Allyn Rose, the 24-year-old who will represent Washington, D.C., in the upcoming Miss America pageant, announced that she will undergo a double mastectomy as a breast cancer prevention measure, according to news reports.
Rose has a chromosomal disease that raises her risk of breast cancer -- one that her mother, who died from breast cancer, also had, she told NBC News.
"I unfortunately lost my mom to breast cancer when I was 16," Rose told NBC News. She is now making breast cancer prevention her platform in the upcoming Miss American pageant. She previously competed in the Miss USA pageant last year as Miss Maryland.
Rose did not specify what disease exactly it is that she has, but she told People magazine that it dramatically raises the risk of developing breast cancer.
"It manifests in male children, but there have been studies that women who are the carriers of it have almost a 75 percent likely chance of contracting breast cancer," Rose told People. "It's a very strange change in our genetic code. Almost all of the women in my family have passed away from it."
Olga Olevsky, an assistnat clinical professor of medicine at the University of California, Los Angeles, told NBC News that Rose is an example of a young person who is taking her health seriously.
"Being proactive is important," Olevsky told NBC News.
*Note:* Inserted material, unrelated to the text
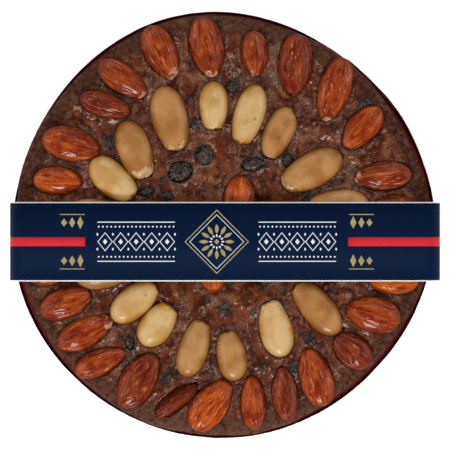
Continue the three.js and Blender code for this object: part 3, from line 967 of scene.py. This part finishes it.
def chain(side):
    """Open lozenges in a row between beads and two lines, to one side of the print's middle."""
    start = PRINT_MIDDLE + min(side * CHAIN_START, side * CHAIN_END)
    end = start + CHAIN_END - CHAIN_START
    pitch = (end - start) / CHAIN_LINKS
    bead_pitch = (end - start - 2 * BEAD_INSET) / (CHAIN_BEADS - 1)
    shapes = []
    for link in range(CHAIN_LINKS):
        x = start + (link + 0.5) * pitch
        shapes += lozenge_frame(x, BAND_Y, pitch, 8.0, 0.4)
        shapes.append(lozenge(x, BAND_Y, 1.9, 2.4))
    for up in (-1, 1):
        line = BAND_Y + up * 8.2
        shapes.append(bar(start, end, line - 0.2, line + 0.2))
        for link in range(CHAIN_LINKS + 1):
            shapes.append(lozenge(start + link * pitch, BAND_Y + up * 3.1, 0.9, 1.4))
        for bead in range(CHAIN_BEADS):
            x = start + BEAD_INSET + bead * bead_pitch
            shapes.append(lozenge(x, BAND_Y + up * 6.3, 0.9, 0.9))
    return shapes


def end_marks(side):
    """Three small lozenges and a line, above and below the stripe's inner end."""
    middle = PRINT_MIDDLE + side * (STRIPE_ENDS[0] - PRINT_MIDDLE + 5.5)
    shapes = []
    for up in (-1, 1):
        for step in (-1, 0, 1):
            shapes.append(lozenge(middle + side * 3.4 * step, BAND_Y + up * 8.0, 2.6, 4.4 - step))
        line = BAND_Y + up * 11.4
        shapes.append(bar(middle - 5.2, middle + 5.2, line - 0.18, line + 0.18))
    return shapes


def make_print(white_ink, gold_ink):
    """A plain ornament: a lozenge with a rosette in the middle, and a chain of lozenges to each side."""
    large, small = LOZENGE_SIZES
    gold = lozenge_frame(PRINT_MIDDLE, BAND_Y, large, large, 0.55)
    gold += rosette(PRINT_MIDDLE, BAND_Y, PETALS, 3.4, 7.4, 1.5)
    gold.append(lozenge(PRINT_MIDDLE, BAND_Y, 2.2, 2.2))
    white = lozenge_frame(PRINT_MIDDLE, BAND_Y, small, small, 0.35)
    white += rosette(PRINT_MIDDLE, BAND_Y, PETALS, 1.9, 3.2, 0.7)
    for side in (-1, 1):
        white += chain(side)
        gold += end_marks(side)
    printed_marks("band_print_white", white, white_ink)
    printed_marks("band_print_gold", gold, gold_ink)


# Materials


def new_material(name, **sockets):
    """A new material with one Principled shader whose uniform values sit on its own sockets."""
    material = bpy.data.materials.new(name)
    material.use_nodes = True
    tree = material.node_tree
    shader = tree.nodes["Principled BSDF"]
    for key, value in sockets.items():
        shader.inputs[key.replace("_", " ")].default_value = value
    return material, tree, shader


def add(tree, kind, links=None, output=0, **settings):
    """Adds one node with its settings, sets or links its inputs, and gives one of its outputs."""
    node = tree.nodes.new(kind)
    for key, value in settings.items():
        setattr(node, key, value)
    for key, value in (links or {}).items():
        if isinstance(value, bpy.types.NodeSocket):
            tree.links.new(value, node.inputs[key])
        else:
            node.inputs[key].default_value = value
    return node.outputs[output]


def crust_material():
    """Baked fruit cake under a brushed sugar glaze: dark crumb, red-brown fruit, pale dried sugar and
    painted highlights along the folds and round the nuts, painted shade in the crevices and pores, and a
    half-gloss skin that turns dry and pitted at the rim."""
    material, tree, shader = new_material(
        "baked_fruit_cake_glazed", IOR=1.45, Specular_IOR_Level=0.12, Coat_Roughness=0.1
    )
    place = add(tree, "ShaderNodeTexCoord", output="Object")
    keys = ("sultana", "dark_fruit", "shade_in_hollows", "rim", "rim_light", "stain", "middle", "lip")
    field = {key: add(tree, "ShaderNodeAttribute", output="Fac", attribute_name=key) for key in keys}
    noise = {}
    for key, size, detail, bend in (
        ("cloud", 8 * MM, 3, 0.8), ("shade", 4.2 * MM, 3, 1.0), ("crumb", 1.0 * MM, 3, 0.0),
        ("fold", 7.0 * MM, 1, 1.8), ("wrinkle", 3.0 * MM, 2, 1.2), ("patch", 10 * MM, 3, 0.6),
        ("break", 4.2 * MM, 2, 0.0), ("grit", 1.8 * MM, 4, 0.0),
    ):
        links = {"Vector": place, "Scale": 1 / size, "Detail": detail, "Distortion": bend}
        noise[key] = add(tree, "ShaderNodeTexNoise", links)

    share = {}
    for key, source, least, most, strength in (
        ("cloud", noise["cloud"], 0.4, 0.6, 1.0),
        ("middle", field["middle"], 0.0, 1.0, 0.5),
        ("light", noise["shade"], 0.54, 0.64, 0.7),
        ("deep", noise["cloud"], 0.47, 0.41, 0.8),
        ("dusk", noise["shade"], 0.46, 0.36, 0.8),
        ("red", field["sultana"], 0.0, 1.0, 0.88),
        ("rim", field["rim"], 0.0, 1.0, 0.85),
        ("film", noise["patch"], 0.58, 0.68, 0.5),
        ("worn", noise["grit"], 0.5, 0.66, 0.5),
        ("pitted", noise["grit"], 0.46, 0.34, 1.0),
        ("speck", noise["crumb"], 0.36, 0.27, 0.45),
        ("black", field["dark_fruit"], 0.0, 1.0, 0.85),
        ("flake", noise["crumb"], 0.52, 0.64, 0.4),
        ("patch", noise["patch"], 0.46, 0.58, 1.0),
        ("broken", noise["break"], 0.4, 0.5, 1.0),
        ("glazed", field["rim"], 0.95, 0.4, 0.68),
    ):
        links = {0: source, 1: least, 2: most, 3: 0.0, 4: strength}
        share[key] = add(tree, "ShaderNodeMapRange", links)
    for key, first, second in (
        ("pale_rim", share["rim"], field["rim_light"]),
        ("worn", share["worn"], share["rim"]),
        ("pitted", share["pitted"], share["rim"]),
        ("flake", share["flake"], field["dark_fruit"]),
        ("shadow", field["shade_in_hollows"], noise["break"]),
    ):
        share[key] = add(tree, "ShaderNodeMath", {0: first, 1: second}, operation="MULTIPLY")

    # Dried sugar and painted highlights lie in thin broken lines along the folds, in some patches and round
    # every nut
    lines = {}
    for key, width in (("fold", 0.02), ("wrinkle", 0.022)):
        away = add(tree, "ShaderNodeMath", {0: noise[key], 1: 0.5}, operation="SUBTRACT")
        away = add(tree, "ShaderNodeMath", {0: away}, operation="ABSOLUTE")
        lines[key] = add(tree, "ShaderNodeMapRange", {0: away, 1: width, 2: 0.3 * width})
    ridges = add(tree, "ShaderNodeMath", {0: lines["fold"], 1: lines["wrinkle"]}, operation="MAXIMUM")
    links = {0: share["patch"], 1: field["lip"]}
    where = add(tree, "ShaderNodeMath", links, operation="ADD", use_clamp=True)
    sugar_and_highlight = ridges
    for part in (where, share["broken"], share["glazed"]):
        sugar_and_highlight = add(tree, "ShaderNodeMath", {0: sugar_and_highlight, 1: part}, operation="MULTIPLY")

    links = {0: share["cloud"], 6: srgb("#541E0A"), 7: srgb("#6A3016")}
    colour = add(tree, "ShaderNodeMix", links, output=2, data_type="RGBA")
    for part, code in (
        (share["middle"], "#743818"), (share["light"], "#82502F"), (share["deep"], "#3A0F05"),
        (share["dusk"], "#2C0F07"), (share["red"], "#602008"), (share["rim"], "#3C1D12"),
        (share["film"], "#70503E"), (share["pale_rim"], "#624030"), (share["worn"], "#74503F"),
        (share["pitted"], "#2E140C"), (share["speck"], "#200E07"), (share["black"], "#1F1A19"),
        (share["flake"], "#6E665E"), (sugar_and_highlight, "#BC947A"), (share["shadow"], "#240E06"),
        (field["stain"], "#6A181C"),
    ):
        links = {0: part, 6: colour, 7: srgb(code)}
        colour = add(tree, "ShaderNodeMix", links, output=2, data_type="RGBA")
    tree.links.new(colour, shader.inputs["Base Color"])

    glaze = add(tree, "ShaderNodeMapRange", {0: field["rim"], 1: 0.0, 2: 0.8, 3: 0.26, 4: 0.0})
    tree.links.new(glaze, shader.inputs["Coat Weight"])
    gloss = add(tree, "ShaderNodeMapRange", {0: noise["shade"], 1: 0.35, 2: 0.65, 3: 0.34, 4: 0.6})
    dry = add(tree, "ShaderNodeMath", {0: field["rim"], 1: 0.25}, operation="MULTIPLY")
    gloss = add(tree, "ShaderNodeMath", {0: gloss, 1: dry}, operation="ADD")
    tree.links.new(gloss, shader.inputs["Roughness"])
    links = {}
    for height, depth, strength in (
        (noise["shade"], 1.2 * MM, 0.5), (ridges, 0.5 * MM, 0.6), (noise["crumb"], 0.4 * MM, 0.18),
    ):
        links |= {"Height": height, "Distance": depth, "Strength": strength}
        links["Normal"] = add(tree, "ShaderNodeBump", links)
    tree.links.new(links["Normal"], shader.inputs["Normal"])
    return material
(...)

Recently, Sharon Osbourne announced that she had undergone a double mastectomy for preventive reasons as well, after she discovered she carried a gene that raised her risk of breast cancer. Osbourne did not specify what gene it was she had, but it's well-known that certain harmful mutations of the BRCA1 and BRCA2 genes raise the risk of breast and ovarian cancers. These genes ordinarily work as tumor suppressors, but when they are mutated, they are known to lead to a dramatically raised risk of cancer, the National Cancer Institute reported.